Yesterday, my morning mindfulness practice focused on acceptance. I left the practice feeling ready to embrace the present reality. Then, the governor of Virginia announced that in response to the rapid rise of coronavirus, mandatory stay-at-home orders would last through June 10. Although we had already been practicing stay-at-home for more than two weeks, a date eleven weeks into the future was a new tsunami wave of reality. My newly planted sapling of acceptance was uprooted.
My mother tells me that my first complete sentence was “I don’t want it.” I was sick and my poor mom was doing her best to cajole me to take the pungent cough medicine the doctor had prescribed. If there is any stronger resistance than that of a toddler, I have yet to see it. Yesterday, my reaction to new realities was exactly that of my two-year-old self: No. I don’t want it. This is unacceptable. I cannot do this. I listed all of the ways that it would be impossible. It’s too long, too hard, too unmanageable. I felt my chest and muscles tighten as if I was preparing to literally push something away. And yet, my rejection of the present did not—could not—change the reality of the present. The only thing my resistance did was amplify my suffering.
As my energy narrowed around the word “no” in response to the thing I cannot control, I was less able to be expansive, open, or creative around what I actually can control. Acceptance, as my trial-by-fire crash course is teaching me, is not about surrendering our self-efficacy. Acceptance does not ask us to lie down and give up.

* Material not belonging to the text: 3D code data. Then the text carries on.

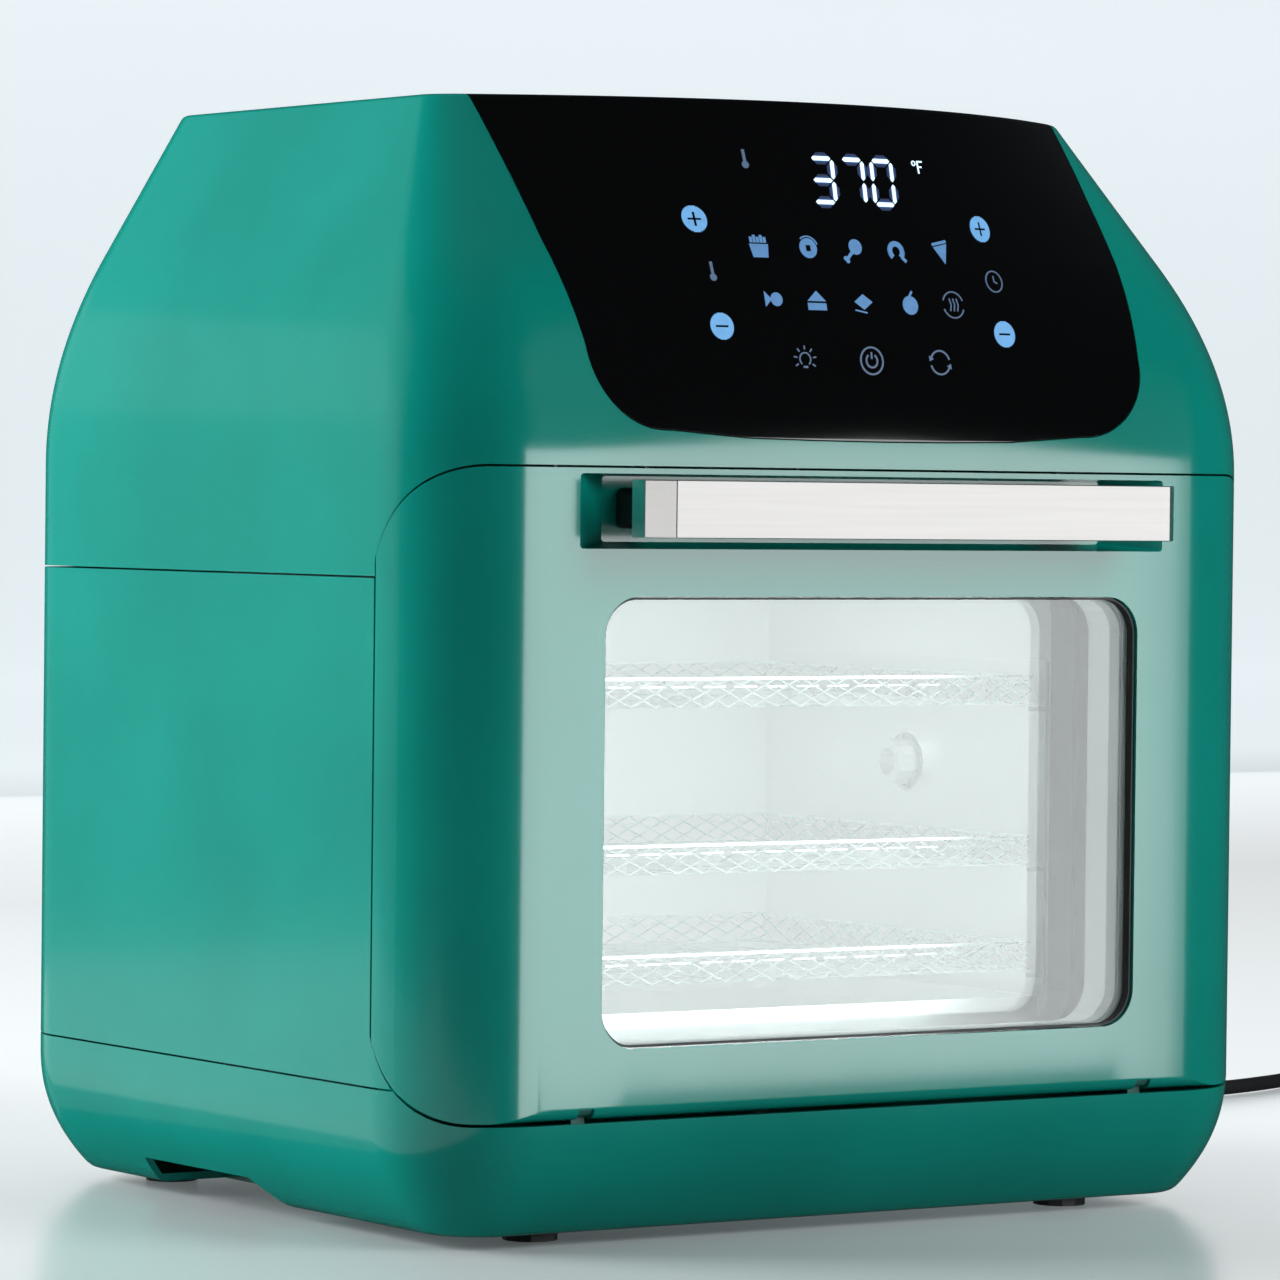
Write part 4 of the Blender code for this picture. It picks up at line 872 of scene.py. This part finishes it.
def make_racks():
    for number, node in enumerate(RACKS):
        low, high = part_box(node)
        half, front, back = high.x, low.y - FRONT, high.y - FRONT
        inset = RIM / 2
        left, right, near, far = inset - half, half - inset, front + inset, back - inset
        floor, top = low.z + 0.0006, high.z - inset
        corners = [(left, near), (right, near), (right, far), (left, far)]
        walls = list(zip(corners, corners[1:] + corners[:1]))

        bm = bmesh.new()
        for a, b in walls:
            add_strand(bm, (*a, top), (*b, top), RIM, RIM)
            length = math.dist(a, b)
            bonds = round(length / DIAMOND_LONG)
            for i in range(bonds):
                shares = [(i + 0.5 + end * BOND_LONG / DIAMOND_LONG / 2) / bonds for end in (-1, 1)]
                places = [(a[0] + (b[0] - a[0]) * s, a[1] + (b[1] - a[1]) * s) for s in shares]
                add_strand(bm, (*places[0], top - BOND_DROP), (*places[1], top - BOND_DROP), STRAND, STRAND)
        rim = mesh_object(f"rack_rim_{number + 1}", bm, "wire")
        place(rim, "root", "stainless", node)

        bm = bmesh.new()
        for (u0, v0), (u1, v1) in diamond_strands(left, right, near, far):
            add_strand(bm, (u0, v0, floor), (u1, v1, floor), STRAND, STRAND)
        for a, b in walls:
            length = math.dist(a, b)
            along = ((b[0] - a[0]) / length, (b[1] - a[1]) / length)
            for (u0, v0), (u1, v1) in diamond_strands(0.0, length, floor, top, WALL_SCALE):
                start = (a[0] + along[0] * u0, a[1] + along[1] * u0, v0)
                end = (a[0] + along[0] * u1, a[1] + along[1] * u1, v1)
                add_strand(bm, start, end, STRAND, STRAND)
        # the strands wear the darker steel, painted shade against the bright rim
        mesh = mesh_object(f"rack_mesh_{number + 1}", bm, "mesh")
        place(mesh, "root", "stainless")


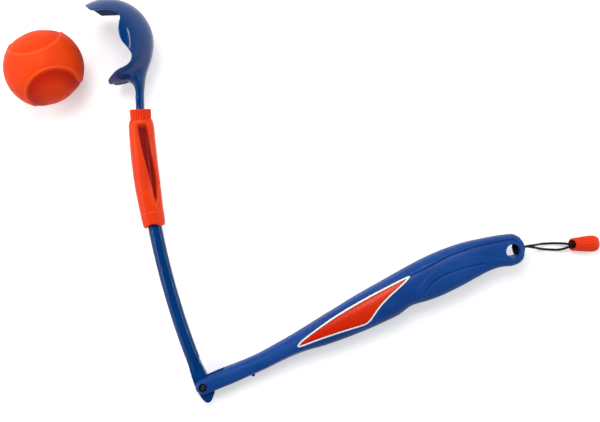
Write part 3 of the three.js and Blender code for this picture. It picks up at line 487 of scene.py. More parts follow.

Acceptance says to us, “This is where you are right now. If you can embrace the present with honesty and compassion, you can find new ways to live and thrive.”
I’m not there yet. The edges of the picture of what I could make this look like are just beginning to develop. Sometimes my resistance pushes its way forward and the picture blurs again. That’s ok, I tell myself. This is hard. I allow myself to feel the resistance in my body, thank it for its desire to protect me, and then give myself permission to release it. I invite acceptance into the space that resistance tried to claim. Resistance is a limiting and small clinched fist. It cannot provide us with what we need. Acceptance is an expansive and abundant open palm. It provides us space to create anew what we need.
“My resistance amplifies my suffering. My acceptance amplifies my enlightenment.”